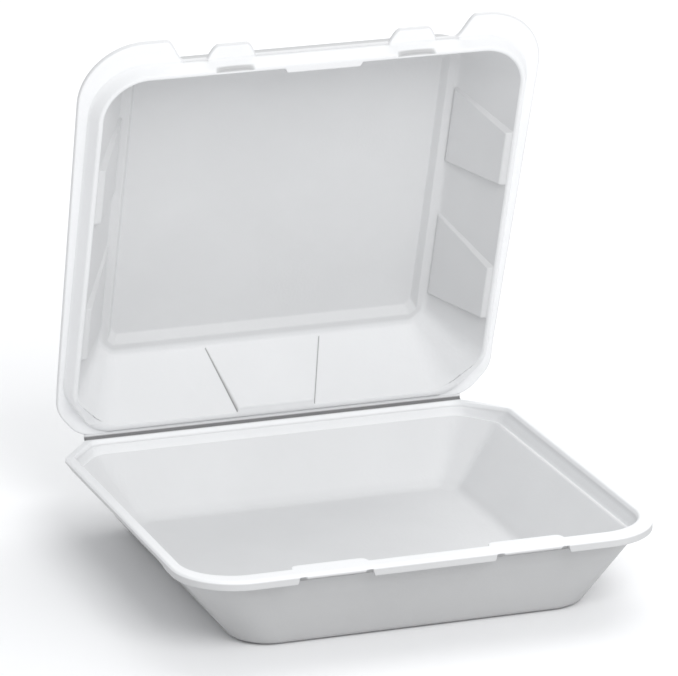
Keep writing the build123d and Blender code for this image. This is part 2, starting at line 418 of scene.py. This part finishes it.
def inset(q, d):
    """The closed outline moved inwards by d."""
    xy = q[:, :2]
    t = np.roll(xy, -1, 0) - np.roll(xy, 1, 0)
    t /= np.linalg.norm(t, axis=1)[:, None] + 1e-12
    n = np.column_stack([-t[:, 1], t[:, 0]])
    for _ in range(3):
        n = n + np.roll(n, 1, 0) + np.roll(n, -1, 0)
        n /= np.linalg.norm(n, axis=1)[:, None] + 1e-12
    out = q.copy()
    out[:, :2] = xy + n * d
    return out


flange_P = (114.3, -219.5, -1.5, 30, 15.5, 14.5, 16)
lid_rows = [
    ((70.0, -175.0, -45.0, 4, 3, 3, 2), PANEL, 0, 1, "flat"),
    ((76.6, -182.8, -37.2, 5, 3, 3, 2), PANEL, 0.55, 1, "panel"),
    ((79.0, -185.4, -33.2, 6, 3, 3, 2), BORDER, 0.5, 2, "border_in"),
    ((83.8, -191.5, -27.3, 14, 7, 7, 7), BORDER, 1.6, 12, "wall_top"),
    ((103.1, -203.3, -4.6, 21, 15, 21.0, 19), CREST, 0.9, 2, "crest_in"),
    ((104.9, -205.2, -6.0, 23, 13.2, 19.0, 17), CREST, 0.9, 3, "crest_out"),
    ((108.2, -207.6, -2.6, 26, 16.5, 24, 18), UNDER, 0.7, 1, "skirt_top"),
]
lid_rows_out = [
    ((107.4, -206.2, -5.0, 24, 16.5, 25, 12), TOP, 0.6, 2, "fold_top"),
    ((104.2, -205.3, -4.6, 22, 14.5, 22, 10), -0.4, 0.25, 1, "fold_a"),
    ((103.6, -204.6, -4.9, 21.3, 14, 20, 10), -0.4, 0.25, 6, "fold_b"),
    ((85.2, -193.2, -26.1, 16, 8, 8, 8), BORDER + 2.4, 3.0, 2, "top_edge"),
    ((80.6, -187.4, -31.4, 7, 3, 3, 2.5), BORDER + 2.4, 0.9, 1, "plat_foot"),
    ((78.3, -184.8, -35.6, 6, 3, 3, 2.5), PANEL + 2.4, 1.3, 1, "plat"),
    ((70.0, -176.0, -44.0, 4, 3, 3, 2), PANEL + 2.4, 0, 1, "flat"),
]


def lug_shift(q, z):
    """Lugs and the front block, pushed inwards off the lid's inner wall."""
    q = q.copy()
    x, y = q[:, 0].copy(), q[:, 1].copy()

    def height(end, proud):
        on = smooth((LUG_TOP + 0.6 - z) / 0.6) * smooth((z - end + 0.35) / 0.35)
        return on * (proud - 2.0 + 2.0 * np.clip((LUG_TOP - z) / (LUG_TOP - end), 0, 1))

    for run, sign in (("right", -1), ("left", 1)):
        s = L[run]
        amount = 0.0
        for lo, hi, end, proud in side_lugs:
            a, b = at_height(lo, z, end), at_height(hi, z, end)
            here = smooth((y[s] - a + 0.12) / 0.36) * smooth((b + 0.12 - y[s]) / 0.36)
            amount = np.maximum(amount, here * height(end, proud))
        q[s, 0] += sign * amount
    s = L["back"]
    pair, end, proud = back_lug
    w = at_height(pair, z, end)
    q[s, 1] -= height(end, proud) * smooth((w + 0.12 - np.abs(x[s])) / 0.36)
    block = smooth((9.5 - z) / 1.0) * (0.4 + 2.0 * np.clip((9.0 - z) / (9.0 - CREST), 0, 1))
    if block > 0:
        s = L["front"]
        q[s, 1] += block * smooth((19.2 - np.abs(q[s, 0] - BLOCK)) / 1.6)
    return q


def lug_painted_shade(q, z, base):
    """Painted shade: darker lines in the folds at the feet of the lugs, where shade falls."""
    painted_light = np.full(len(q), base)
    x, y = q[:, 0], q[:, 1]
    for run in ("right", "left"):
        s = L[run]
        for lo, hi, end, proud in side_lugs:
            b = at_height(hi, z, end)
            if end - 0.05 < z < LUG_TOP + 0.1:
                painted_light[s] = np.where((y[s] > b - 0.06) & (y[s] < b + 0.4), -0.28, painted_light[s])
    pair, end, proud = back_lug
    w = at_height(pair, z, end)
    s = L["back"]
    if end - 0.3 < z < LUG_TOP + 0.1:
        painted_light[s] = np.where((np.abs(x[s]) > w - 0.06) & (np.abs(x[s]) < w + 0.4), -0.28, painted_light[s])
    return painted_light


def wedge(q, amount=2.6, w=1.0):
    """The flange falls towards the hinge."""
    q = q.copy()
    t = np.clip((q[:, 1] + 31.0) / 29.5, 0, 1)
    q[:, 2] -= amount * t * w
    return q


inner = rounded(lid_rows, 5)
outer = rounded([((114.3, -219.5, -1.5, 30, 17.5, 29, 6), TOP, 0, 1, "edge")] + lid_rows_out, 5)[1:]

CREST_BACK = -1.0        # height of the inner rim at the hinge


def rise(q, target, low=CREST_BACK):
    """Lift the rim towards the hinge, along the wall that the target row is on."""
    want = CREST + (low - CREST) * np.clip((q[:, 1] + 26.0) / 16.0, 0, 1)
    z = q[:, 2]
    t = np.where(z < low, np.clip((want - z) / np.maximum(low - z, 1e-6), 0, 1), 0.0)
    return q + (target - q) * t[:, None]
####
- _DESCRIPTION OF THE TASK_: Repeat the material above in full, exactly as it stands.

- _RESPONSE TO THE EXERCISE_:
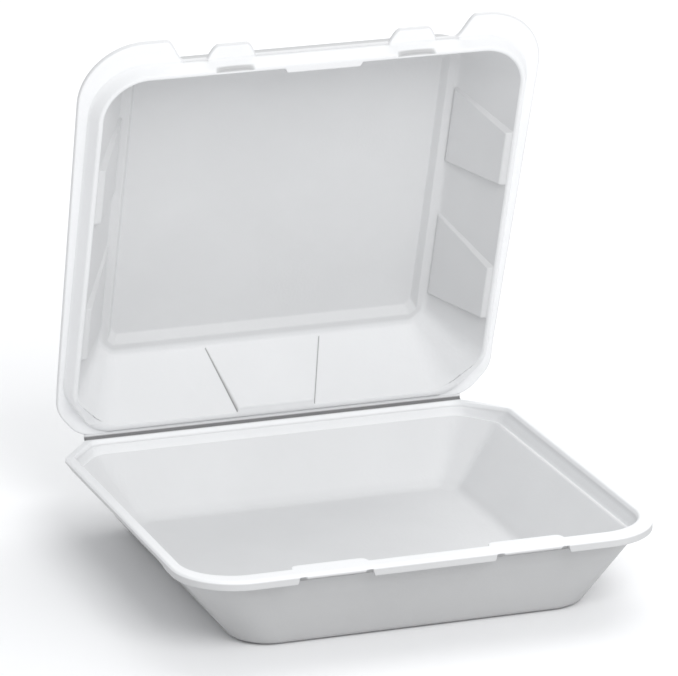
Keep writing the build123d and Blender code for this image. This is part 2, starting at line 418 of scene.py. This part finishes it.
def inset(q, d):
    """The closed outline moved inwards by d."""
    xy = q[:, :2]
    t = np.roll(xy, -1, 0) - np.roll(xy, 1, 0)
    t /= np.linalg.norm(t, axis=1)[:, None] + 1e-12
    n = np.column_stack([-t[:, 1], t[:, 0]])
    for _ in range(3):
        n = n + np.roll(n, 1, 0) + np.roll(n, -1, 0)
        n /= np.linalg.norm(n, axis=1)[:, None] + 1e-12
    out = q.copy()
    out[:, :2] = xy + n * d
    return out


flange_P = (114.3, -219.5, -1.5, 30, 15.5, 14.5, 16)
lid_rows = [
    ((70.0, -175.0, -45.0, 4, 3, 3, 2), PANEL, 0, 1, "flat"),
    ((76.6, -182.8, -37.2, 5, 3, 3, 2), PANEL, 0.55, 1, "panel"),
    ((79.0, -185.4, -33.2, 6, 3, 3, 2), BORDER, 0.5, 2, "border_in"),
    ((83.8, -191.5, -27.3, 14, 7, 7, 7), BORDER, 1.6, 12, "wall_top"),
    ((103.1, -203.3, -4.6, 21, 15, 21.0, 19), CREST, 0.9, 2, "crest_in"),
    ((104.9, -205.2, -6.0, 23, 13.2, 19.0, 17), CREST, 0.9, 3, "crest_out"),
    ((108.2, -207.6, -2.6, 26, 16.5, 24, 18), UNDER, 0.7, 1, "skirt_top"),
]
lid_rows_out = [
    ((107.4, -206.2, -5.0, 24, 16.5, 25, 12), TOP, 0.6, 2, "fold_top"),
    ((104.2, -205.3, -4.6, 22, 14.5, 22, 10), -0.4, 0.25, 1, "fold_a"),
    ((103.6, -204.6, -4.9, 21.3, 14, 20, 10), -0.4, 0.25, 6, "fold_b"),
    ((85.2, -193.2, -26.1, 16, 8, 8, 8), BORDER + 2.4, 3.0, 2, "top_edge"),
    ((80.6, -187.4, -31.4, 7, 3, 3, 2.5), BORDER + 2.4, 0.9, 1, "plat_foot"),
    ((78.3, -184.8, -35.6, 6, 3, 3, 2.5), PANEL + 2.4, 1.3, 1, "plat"),
    ((70.0, -176.0, -44.0, 4, 3, 3, 2), PANEL + 2.4, 0, 1, "flat"),
]


def lug_shift(q, z):
    """Lugs and the front block, pushed inwards off the lid's inner wall."""
    q = q.copy()
    x, y = q[:, 0].copy(), q[:, 1].copy()

    def height(end, proud):
        on = smooth((LUG_TOP + 0.6 - z) / 0.6) * smooth((z - end + 0.35) / 0.35)
        return on * (proud - 2.0 + 2.0 * np.clip((LUG_TOP - z) / (LUG_TOP - end), 0, 1))

    for run, sign in (("right", -1), ("left", 1)):
        s = L[run]
        amount = 0.0
        for lo, hi, end, proud in side_lugs:
            a, b = at_height(lo, z, end), at_height(hi, z, end)
            here = smooth((y[s] - a + 0.12) / 0.36) * smooth((b + 0.12 - y[s]) / 0.36)
            amount = np.maximum(amount, here * height(end, proud))
        q[s, 0] += sign * amount
    s = L["back"]
    pair, end, proud = back_lug
    w = at_height(pair, z, end)
    q[s, 1] -= height(end, proud) * smooth((w + 0.12 - np.abs(x[s])) / 0.36)
    block = smooth((9.5 - z) / 1.0) * (0.4 + 2.0 * np.clip((9.0 - z) / (9.0 - CREST), 0, 1))
    if block > 0:
        s = L["front"]
        q[s, 1] += block * smooth((19.2 - np.abs(q[s, 0] - BLOCK)) / 1.6)
    return q


def lug_painted_shade(q, z, base):
    """Painted shade: darker lines in the folds at the feet of the lugs, where shade falls."""
    painted_light = np.full(len(q), base)
    x, y = q[:, 0], q[:, 1]
    for run in ("right", "left"):
        s = L[run]
        for lo, hi, end, proud in side_lugs:
            b = at_height(hi, z, end)
            if end - 0.05 < z < LUG_TOP + 0.1:
                painted_light[s] = np.where((y[s] > b - 0.06) & (y[s] < b + 0.4), -0.28, painted_light[s])
    pair, end, proud = back_lug
    w = at_height(pair, z, end)
    s = L["back"]
    if end - 0.3 < z < LUG_TOP + 0.1:
        painted_light[s] = np.where((np.abs(x[s]) > w - 0.06) & (np.abs(x[s]) < w + 0.4), -0.28, painted_light[s])
    return painted_light


def wedge(q, amount=2.6, w=1.0):
    """The flange falls towards the hinge."""
    q = q.copy()
    t = np.clip((q[:, 1] + 31.0) / 29.5, 0, 1)
    q[:, 2] -= amount * t * w
    return q


inner = rounded(lid_rows, 5)
outer = rounded([((114.3, -219.5, -1.5, 30, 17.5, 29, 6), TOP, 0, 1, "edge")] + lid_rows_out, 5)[1:]

CREST_BACK = -1.0        # height of the inner rim at the hinge


def rise(q, target, low=CREST_BACK):
    """Lift the rim towards the hinge, along the wall that the target row is on."""
    want = CREST + (low - CREST) * np.clip((q[:, 1] + 26.0) / 16.0, 0, 1)
    z = q[:, 2]
    t = np.where(z < low, np.clip((want - z) / np.maximum(low - z, 1e-6), 0, 1), 0.0)
    return q + (target - q) * t[:, None]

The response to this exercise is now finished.